→ Aim of the exercise
Every line from the beginning of the records below up to the one holding "many corners each." should be quoted exactly; leave out the rest.

━━━━━━

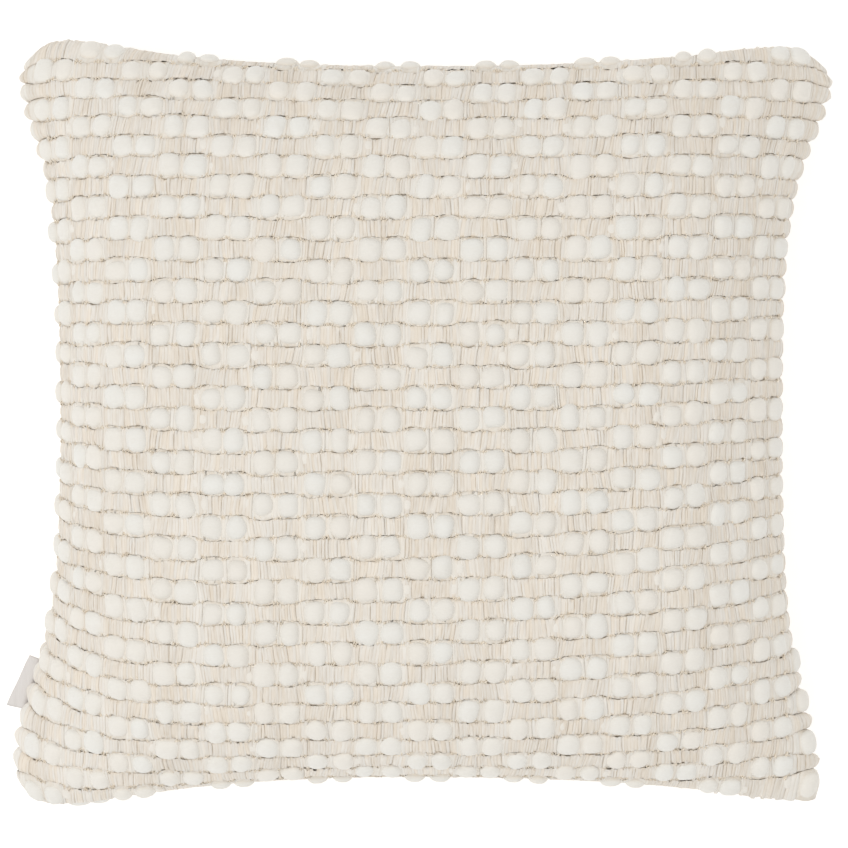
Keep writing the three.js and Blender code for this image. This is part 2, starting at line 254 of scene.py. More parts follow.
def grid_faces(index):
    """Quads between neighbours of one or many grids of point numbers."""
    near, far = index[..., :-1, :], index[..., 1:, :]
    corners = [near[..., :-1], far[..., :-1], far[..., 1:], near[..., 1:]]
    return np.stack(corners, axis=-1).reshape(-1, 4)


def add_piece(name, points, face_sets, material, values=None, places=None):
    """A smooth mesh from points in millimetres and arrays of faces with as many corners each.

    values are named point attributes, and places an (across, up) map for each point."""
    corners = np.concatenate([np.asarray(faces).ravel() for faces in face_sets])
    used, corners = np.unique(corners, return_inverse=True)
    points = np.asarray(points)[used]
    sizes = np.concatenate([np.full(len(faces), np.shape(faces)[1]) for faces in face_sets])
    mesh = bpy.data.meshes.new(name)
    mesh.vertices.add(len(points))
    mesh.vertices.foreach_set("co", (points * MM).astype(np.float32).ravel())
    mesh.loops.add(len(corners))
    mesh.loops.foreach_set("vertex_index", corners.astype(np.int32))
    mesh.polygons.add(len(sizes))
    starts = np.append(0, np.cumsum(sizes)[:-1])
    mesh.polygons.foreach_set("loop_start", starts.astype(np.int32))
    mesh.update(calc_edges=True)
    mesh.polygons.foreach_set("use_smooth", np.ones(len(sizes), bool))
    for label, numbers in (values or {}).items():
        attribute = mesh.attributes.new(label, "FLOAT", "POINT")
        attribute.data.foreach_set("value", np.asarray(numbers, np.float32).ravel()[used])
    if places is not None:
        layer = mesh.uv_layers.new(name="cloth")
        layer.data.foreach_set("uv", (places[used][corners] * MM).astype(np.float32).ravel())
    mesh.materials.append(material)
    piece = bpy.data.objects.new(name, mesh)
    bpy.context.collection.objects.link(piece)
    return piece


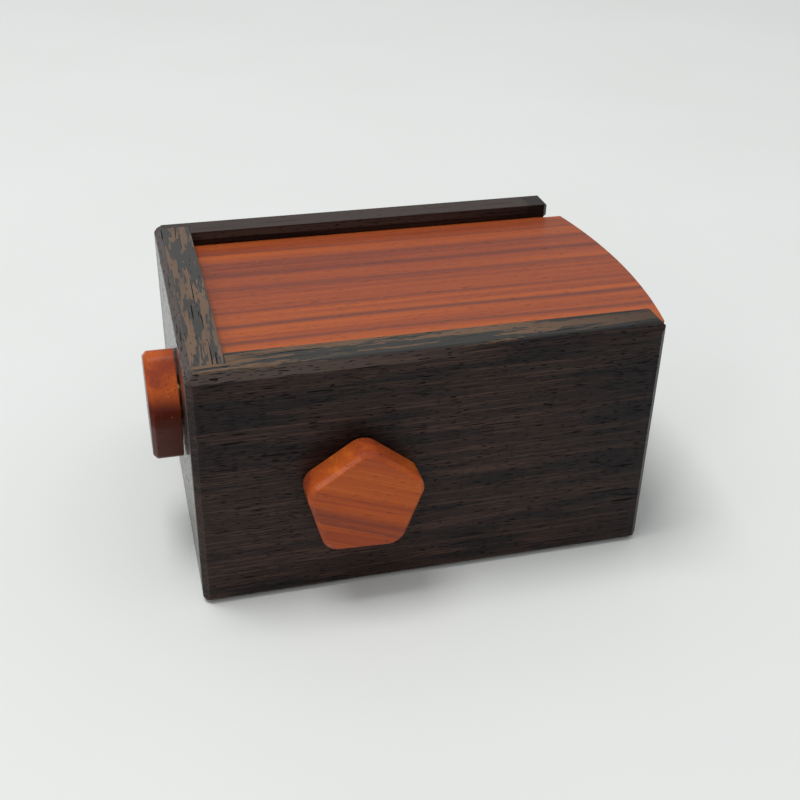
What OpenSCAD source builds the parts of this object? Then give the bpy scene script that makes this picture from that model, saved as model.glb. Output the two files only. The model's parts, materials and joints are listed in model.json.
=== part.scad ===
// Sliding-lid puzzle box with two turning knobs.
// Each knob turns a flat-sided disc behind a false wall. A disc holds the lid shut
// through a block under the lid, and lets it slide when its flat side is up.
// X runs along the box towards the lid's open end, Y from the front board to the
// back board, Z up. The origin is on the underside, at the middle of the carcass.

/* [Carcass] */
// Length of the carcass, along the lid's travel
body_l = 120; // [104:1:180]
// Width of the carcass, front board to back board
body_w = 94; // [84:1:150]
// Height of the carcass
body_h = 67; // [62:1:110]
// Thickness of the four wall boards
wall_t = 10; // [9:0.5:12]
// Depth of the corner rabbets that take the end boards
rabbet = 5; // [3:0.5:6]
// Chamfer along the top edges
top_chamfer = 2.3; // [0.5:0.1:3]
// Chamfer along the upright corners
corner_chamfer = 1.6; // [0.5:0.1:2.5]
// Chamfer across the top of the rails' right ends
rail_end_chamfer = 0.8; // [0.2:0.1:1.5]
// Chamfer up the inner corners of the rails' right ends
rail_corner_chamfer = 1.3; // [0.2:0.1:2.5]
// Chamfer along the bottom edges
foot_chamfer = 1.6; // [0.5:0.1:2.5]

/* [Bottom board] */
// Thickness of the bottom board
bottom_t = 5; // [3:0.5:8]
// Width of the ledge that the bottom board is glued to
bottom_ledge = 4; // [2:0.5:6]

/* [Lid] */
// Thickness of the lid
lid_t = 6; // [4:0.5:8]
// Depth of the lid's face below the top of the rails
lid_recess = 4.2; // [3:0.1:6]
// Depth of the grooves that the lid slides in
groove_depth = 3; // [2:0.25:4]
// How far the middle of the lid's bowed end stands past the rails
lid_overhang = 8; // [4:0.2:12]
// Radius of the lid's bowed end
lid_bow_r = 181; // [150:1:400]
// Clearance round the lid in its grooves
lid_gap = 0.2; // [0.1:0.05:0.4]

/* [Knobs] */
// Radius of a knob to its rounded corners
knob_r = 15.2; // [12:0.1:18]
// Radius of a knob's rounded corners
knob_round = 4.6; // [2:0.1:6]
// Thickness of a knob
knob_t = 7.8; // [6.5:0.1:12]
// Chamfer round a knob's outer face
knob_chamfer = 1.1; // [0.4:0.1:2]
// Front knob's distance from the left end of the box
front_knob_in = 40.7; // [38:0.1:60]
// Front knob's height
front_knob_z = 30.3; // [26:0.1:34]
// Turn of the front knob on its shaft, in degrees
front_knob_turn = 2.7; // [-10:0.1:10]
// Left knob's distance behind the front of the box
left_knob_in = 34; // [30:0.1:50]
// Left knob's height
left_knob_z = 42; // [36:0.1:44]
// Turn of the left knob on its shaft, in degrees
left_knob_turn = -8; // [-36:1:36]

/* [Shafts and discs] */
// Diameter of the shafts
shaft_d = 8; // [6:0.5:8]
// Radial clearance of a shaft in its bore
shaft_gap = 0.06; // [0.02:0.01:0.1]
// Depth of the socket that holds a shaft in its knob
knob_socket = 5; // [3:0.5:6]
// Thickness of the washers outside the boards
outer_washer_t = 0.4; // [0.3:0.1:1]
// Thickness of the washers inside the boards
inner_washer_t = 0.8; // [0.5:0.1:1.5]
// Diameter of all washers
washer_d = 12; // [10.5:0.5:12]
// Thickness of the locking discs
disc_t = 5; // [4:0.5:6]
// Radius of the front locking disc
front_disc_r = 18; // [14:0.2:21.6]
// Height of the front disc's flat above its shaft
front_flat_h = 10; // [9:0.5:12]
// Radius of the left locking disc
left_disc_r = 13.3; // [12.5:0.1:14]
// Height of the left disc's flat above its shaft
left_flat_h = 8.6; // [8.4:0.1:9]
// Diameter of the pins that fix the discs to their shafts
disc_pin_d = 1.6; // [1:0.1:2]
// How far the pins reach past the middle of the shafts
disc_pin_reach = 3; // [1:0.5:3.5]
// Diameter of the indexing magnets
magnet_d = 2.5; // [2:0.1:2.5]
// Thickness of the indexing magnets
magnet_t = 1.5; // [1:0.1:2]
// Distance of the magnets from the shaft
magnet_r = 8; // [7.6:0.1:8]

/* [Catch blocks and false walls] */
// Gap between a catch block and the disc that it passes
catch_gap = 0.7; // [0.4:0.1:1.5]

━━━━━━

→ Final answer
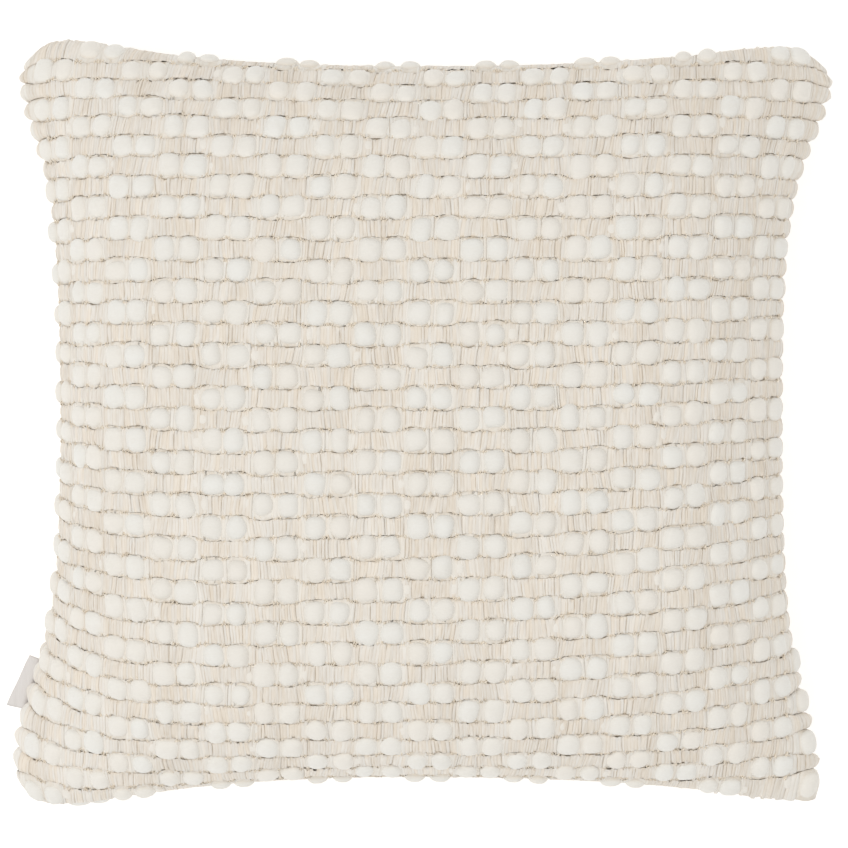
Keep writing the three.js and Blender code for this image. This is part 2, starting at line 254 of scene.py. More parts follow.
def grid_faces(index):
    """Quads between neighbours of one or many grids of point numbers."""
    near, far = index[..., :-1, :], index[..., 1:, :]
    corners = [near[..., :-1], far[..., :-1], far[..., 1:], near[..., 1:]]
    return np.stack(corners, axis=-1).reshape(-1, 4)


def add_piece(name, points, face_sets, material, values=None, places=None):
    """A smooth mesh from points in millimetres and arrays of faces with as many corners each.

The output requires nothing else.